_Problem description_
Restrict the output to the lines below starting at the one that contains "screws_along_y(BOARD_SCREWS, BOARD_BACK, BOARD_SCREW_LONG))" and ending at the one that contains "before = set(bpy.data.objects)", and restate them word for word, both ends included.

_Data block_
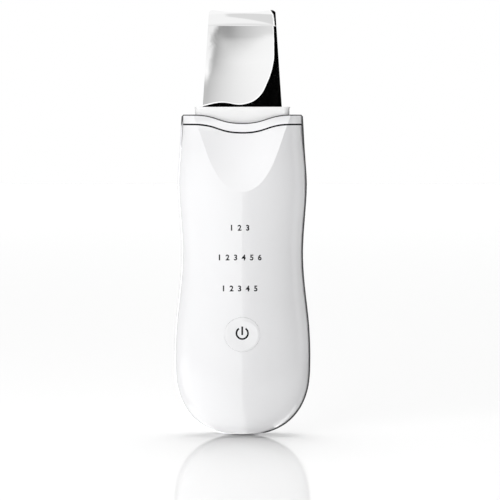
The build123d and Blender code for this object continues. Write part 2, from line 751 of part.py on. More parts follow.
def drive_transistors():
    half, thick, low, high = DRIVER
    inset, tab_thick, tab_top = DRIVER_TAB
    pack = box(-half, half, BOARD_BACK, BOARD_BACK + thick, low, high)
    pack = chamfer(pack.edges().group_by(Axis.Y)[-1], CHIP_EDGE)
    pack += box(inset - half, half - inset, BOARD_BACK, BOARD_BACK + tab_thick, high, tab_top)
    return [Pos(side * DRIVER_X, 0, 0) * pack for side in (-1, 1)]


def charge_board():
    front = SOCKET_Y + SOCKET_DEEP / 2
    return box(-CHARGE_BOARD_HALF, CHARGE_BOARD_HALF, front, front + CHARGE_BOARD, *CHARGE_BOARD_Z)


def charge_socket():
    high = SOCKET_LOW + SOCKET_LONG
    skin = SOCKET_SKIN
    tube = round_prism(SOCKET_WIDE, SOCKET_DEEP, SOCKET_CORNER, SOCKET_LOW, high)
    tube -= round_prism(SOCKET_WIDE - 2 * skin, SOCKET_DEEP - 2 * skin, SOCKET_CORNER - skin, SOCKET_LOW,
                        high - SOCKET_BACK)
    return Pos(0, SOCKET_Y, 0) * tube


def socket_tongue():
    half, thick = PLUG_TONGUE
    return box(-half, half, SOCKET_Y - thick, SOCKET_Y + thick, SOCKET_LOW + PLUG_TONGUE_SET,
               SOCKET_LOW + SOCKET_LONG - SOCKET_BACK)


def hand_contact():
    """Leaf spring from the board to the plated side trim."""
    half = SPRING_THICK / 2
    trim_x = half_width(SPRING_Z + SPRING_WIDE, CAVITY) - FIT
    foot = BOARD_BACK + half
    run = Polyline((SPRING_X, foot), (SPRING_X + SPRING_FOOT, foot), (trim_x - SPRING_RISE, SPRING_KNEE),
                   (trim_x - half, SPRING_TIP))
    strip = trace(run, line_width=SPRING_THICK)
    return Pos(0, 0, SPRING_Z - SPRING_WIDE / 2) * extrude(strip, amount=SPRING_WIDE)


def transducer_leads():
    """From the disc's foot down behind the board's top edge."""
    disc_y = BLADE_THICK / 2 + PIEZO_THICK + LEAD_R + LEAD_LIFT
    board_y = BOARD_BACK + LEAD_R + LEAD_LIFT
    wires = []
    for x in (-TRANSDUCER_LEAD_X, TRANSDUCER_LEAD_X):
        points = [(x, disc_y, PIEZO_Z - TRANSDUCER_LEAD_START), (x, disc_y, NECK_FOOT - TRANSDUCER_LEAD_TURN),
                  (x, board_y, BOARD_TOP + 1), (x, board_y, BOARD_TOP - LEAD_IN_BOARD)]
        wires.append(lead(points, TRANSDUCER_LEAD_BEND))
    return wires


def battery_leads():
    """From the cell's strip over the frame's top to the board."""
    board_y = BOARD_BACK + LEAD_R + LEAD_LIFT
    top = CELL_LOW + CELL_TALL
    wires = []
    for x in (-BATTERY_LEAD_X, BATTERY_LEAD_X):
        points = [(x, BATTERY_LEAD_Y, top), (x, BATTERY_LEAD_Y, top + BATTERY_LEAD_RISE),
                  (x, board_y, top + BATTERY_LEAD_CROSS), (x, board_y, top + BATTERY_LEAD_CROSS + 3)]
        wires.append(lead(points, BATTERY_LEAD_BEND))
    return wires


def charge_leads():
    """From the charging board forward to the main board's lower edge."""
    y = SOCKET_Y + SOCKET_DEEP / 2 - LEAD_R - LEAD_LIFT
    middle = (BOARD_FRONT + BOARD_BACK) / 2
    turn = BOARD_LOW - CHARGE_LEAD_TURN
    wires = []
    for x in (-CHARGE_LEAD_X, CHARGE_LEAD_X):
        points = [(x, y, turn - CHARGE_LEAD_LONG), (x, y, turn), (x, middle, turn), (x, middle, BOARD_LOW)]
        wires.append(lead(points, CHARGE_LEAD_BEND))
    return wires


def save(name, shape):
    """Write one node.  A list stands for like pieces that share the node."""
    if isinstance(shape, list):
        shape = Compound(children=shape)
    export_step(shape, "parts/" + name + ".step")


def main():
    collar_form = body_form(TRIM_PROUD - COLLAR_PROUD) - facet_space(-COLLAR_PROUD)
    skin_form = body_form(TRIM_PROUD)
    cavity_form = body_form(CAVITY)
    skin = skin_form - facet_space()
    room = cavity_form - facet_space(FACET_WALL)

    save("front_shell", front_shell(skin, room))
    save("rear_shell", rear_shell(skin_form, cavity_form))
    save("side_trim", side_trim())
    save("collar_ring", collar_ring(collar_form))
    save("collar_seal", collar_seal(collar_form))
    save("shell_seal", shell_seal(skin, room))
    save("neck_housing", neck_housing())
    save("blade_seal", blade_seal())
    save("blade", blade())
    save("piezo_disc", piezo_disc())
    save("damper_front", damper(-1))
    save("damper_rear", damper(1))
    save("transducer_clamp", transducer_clamp())
    save("clamp_screws", clamp_screws())
    save("power_key", power_key(skin - key_pad()))
    save("key_seal", key_seal(room))
    save("tact_switch", tact_switch())
    save("switch_plunger", switch_plunger())
    save("circuit_board", circuit_board())
    save("mid_frame", mid_frame())
    save("frame_screws", screws_along_y(FRAME_SCREWS, FRAME_BACK, FRAME_SCREW_LONG))
    save("board_screws", screws_along_y(BOARD_SCREWS, BOARD_BACK, BOARD_SCREW_LONG))
    save("battery_cell", battery_cell())
    save("battery_foam", battery_foam(cavity_form))
    save("battery_leads", battery_leads())
    save("led_shield", led_shield())
    save("mode_leds", mode_leds())
    save("controller_chip", controller_chip())
    save("transformer_core", transformer_core())
    save("transformer_winding", transformer_winding())
    save("capacitors", capacitors())
    save("inductor", inductor())
    save("drive_transistors", drive_transistors())
    save("charge_board", charge_board())
    save("charge_socket", charge_socket())
    save("socket_tongue", socket_tongue())
    save("charge_leads", charge_leads())
    save("hand_contact", hand_contact())
    save("transducer_leads", transducer_leads())


if __name__ == "__main__":
    main()
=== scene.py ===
"""Finishes and stage for the skin scrubber: every piece gets its material, the printed marks are added,
and the scrubber stands on a pale floor between soft lamps."""
import math

import bmesh
import bpy
from mathutils import Matrix, Vector


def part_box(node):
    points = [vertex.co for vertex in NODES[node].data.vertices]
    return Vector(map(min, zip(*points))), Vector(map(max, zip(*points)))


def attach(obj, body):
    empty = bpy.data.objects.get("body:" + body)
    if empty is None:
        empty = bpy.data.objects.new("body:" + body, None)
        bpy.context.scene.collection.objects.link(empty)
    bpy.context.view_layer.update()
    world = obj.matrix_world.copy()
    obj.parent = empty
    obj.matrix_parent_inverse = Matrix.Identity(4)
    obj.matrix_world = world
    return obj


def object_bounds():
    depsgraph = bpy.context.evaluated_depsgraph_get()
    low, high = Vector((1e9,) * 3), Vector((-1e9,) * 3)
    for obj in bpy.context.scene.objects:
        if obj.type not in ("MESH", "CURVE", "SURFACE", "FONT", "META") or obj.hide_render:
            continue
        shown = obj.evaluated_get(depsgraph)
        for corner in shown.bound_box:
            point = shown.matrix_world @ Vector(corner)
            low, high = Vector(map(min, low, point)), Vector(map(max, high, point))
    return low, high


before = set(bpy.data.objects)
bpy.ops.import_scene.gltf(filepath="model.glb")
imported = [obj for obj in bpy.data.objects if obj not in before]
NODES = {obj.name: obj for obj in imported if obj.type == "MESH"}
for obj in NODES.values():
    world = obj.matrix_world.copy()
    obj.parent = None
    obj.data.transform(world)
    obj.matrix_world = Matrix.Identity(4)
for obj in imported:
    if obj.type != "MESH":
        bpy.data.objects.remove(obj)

bl_info = {
    "name": "Skin Scrubber Finish",
    "version": (1, 0, 0),
    "blender": (4, 5, 0),
    "location": "View3D > Sidebar > Scrubber",
    "description": "Finishes, printed marks and a plain studio for a hand-held ultrasonic skin scrubber",
    "category": "Object",
}

CAD_LOW, CAD_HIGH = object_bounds()
MM = 0.001

KEY_LOW, KEY_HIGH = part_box("power_key")
KEY_CENTRE = (Vector(KEY_LOW) + Vector(KEY_HIGH)) / 2

# Rows of level figures on the front shell, each with the height of its middle in millimetres.
FIGURE_ROWS = (("123", 81.4), ("123456", 69.95), ("12345", 58.0))
FIGURE_WEIGHT = 0.03        # how far the figures' outline is grown, as a share of the text size
RING_STEPS = 64             # straight pieces round the ring of the power mark
MERGE = 0.002 * MM          # points of a mark closer than this become one
SHELL_WHITE = (0.86, 0.86, 0.87)


# ---------------------------------------------------------------- settings

class ScrubberFinish(bpy.types.PropertyGroup):
    shell_white: bpy.props.FloatVectorProperty(
        name="Shell white", description="Colour of the moulded shells and key",
        subtype="COLOR", size=3, min=0, max=1, default=SHELL_WHITE)
    shell_roughness: bpy.props.FloatProperty(
        name="Shell roughness", description="Roughness of the moulded shells under their clear gloss",
        min=0, max=1, default=0.22)
    collar_white: bpy.props.FloatVectorProperty(
        name="Collar white", description="Colour of the collar",
        subtype="COLOR", size=3, min=0, max=1, default=SHELL_WHITE)
    neck_white: bpy.props.FloatVectorProperty(
        name="Neck white", description="Colour of the neck housing",
        subtype="COLOR", size=3, min=0, max=1, default=(0.86, 0.86, 0.86))
    steel: bpy.props.FloatVectorProperty(
        name="Blade steel", description="Reflection colour of the polished blade",
        subtype="COLOR", size=3, min=0, max=1, default=(0.86, 0.86, 0.86))
    ink: bpy.props.FloatVectorProperty(
        name="Mark ink", description="Colour of the printed marks",
        subtype="COLOR", size=3, min=0, max=1, default=(0.008, 0.008, 0.01))


class ScrubberMarks(bpy.types.PropertyGroup):
    figure_height: bpy.props.FloatProperty(
        name="Figure height", description="Height of the printed figures",
        subtype="DISTANCE", unit="LENGTH", default=2.25 * MM)
    film: bpy.props.FloatProperty(
        name="Ink film", description="Thickness of the printed ink",
        subtype="DISTANCE", unit="LENGTH", default=0.02 * MM)
    figure_pitch: bpy.props.FloatProperty(
        name="Figure pitch", description="From one figure to the next in a row",
        subtype="DISTANCE", unit="LENGTH", default=3.1 * MM)
    figures_left: bpy.props.FloatProperty(
        name="Figures left", description="How far left of the axis the rows are centred",
        subtype="DISTANCE", unit="LENGTH", default=1.0 * MM)
    power_ring: bpy.props.FloatProperty(
        name="Power ring", description="Diameter of the ring of the power mark, to the middle of its line",
        subtype="DISTANCE", unit="LENGTH", default=4.45 * MM)
    power_gap: bpy.props.FloatProperty(
        name="Power gap", description="Angle left open at the top of the ring",
        subtype="ANGLE", unit="ROTATION", default=math.radians(70))
    power_bar: bpy.props.FloatProperty(
        name="Power bar", description="Length of the bar of the power mark",
        subtype="DISTANCE", unit="LENGTH", default=3.3 * MM)
    power_drop: bpy.props.FloatProperty(
        name="Power drop", description="How far the bar reaches below the middle of the ring",
        subtype="DISTANCE", unit="LENGTH", default=0.7 * MM)
    power_stroke: bpy.props.FloatProperty(
        name="Power stroke", description="Line width of the power mark",
        subtype="DISTANCE", unit="LENGTH", default=0.68 * MM)
    power_raise: bpy.props.FloatProperty(
        name="Power raise", description="How far the power mark stands above the middle of the key",
        subtype="DISTANCE", unit="LENGTH", default=0.5 * MM)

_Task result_
    save("board_screws", screws_along_y(BOARD_SCREWS, BOARD_BACK, BOARD_SCREW_LONG))
    save("battery_cell", battery_cell())
    save("battery_foam", battery_foam(cavity_form))
    save("battery_leads", battery_leads())
    save("led_shield", led_shield())
    save("mode_leds", mode_leds())
    save("controller_chip", controller_chip())
    save("transformer_core", transformer_core())
    save("transformer_winding", transformer_winding())
    save("capacitors", capacitors())
    save("inductor", inductor())
    save("drive_transistors", drive_transistors())
    save("charge_board", charge_board())
    save("charge_socket", charge_socket())
    save("socket_tongue", socket_tongue())
    save("charge_leads", charge_leads())
    save("hand_contact", hand_contact())
    save("transducer_leads", transducer_leads())


if __name__ == "__main__":
    main()
=== scene.py ===
"""Finishes and stage for the skin scrubber: every piece gets its material, the printed marks are added,
and the scrubber stands on a pale floor between soft lamps."""
import math

import bmesh
import bpy
from mathutils import Matrix, Vector


def part_box(node):
    points = [vertex.co for vertex in NODES[node].data.vertices]
    return Vector(map(min, zip(*points))), Vector(map(max, zip(*points)))


def attach(obj, body):
    empty = bpy.data.objects.get("body:" + body)
    if empty is None:
        empty = bpy.data.objects.new("body:" + body, None)
        bpy.context.scene.collection.objects.link(empty)
    bpy.context.view_layer.update()
    world = obj.matrix_world.copy()
    obj.parent = empty
    obj.matrix_parent_inverse = Matrix.Identity(4)
    obj.matrix_world = world
    return obj


def object_bounds():
    depsgraph = bpy.context.evaluated_depsgraph_get()
    low, high = Vector((1e9,) * 3), Vector((-1e9,) * 3)
    for obj in bpy.context.scene.objects:
        if obj.type not in ("MESH", "CURVE", "SURFACE", "FONT", "META") or obj.hide_render:
            continue
        shown = obj.evaluated_get(depsgraph)
        for corner in shown.bound_box:
            point = shown.matrix_world @ Vector(corner)
            low, high = Vector(map(min, low, point)), Vector(map(max, high, point))
    return low, high


before = set(bpy.data.objects)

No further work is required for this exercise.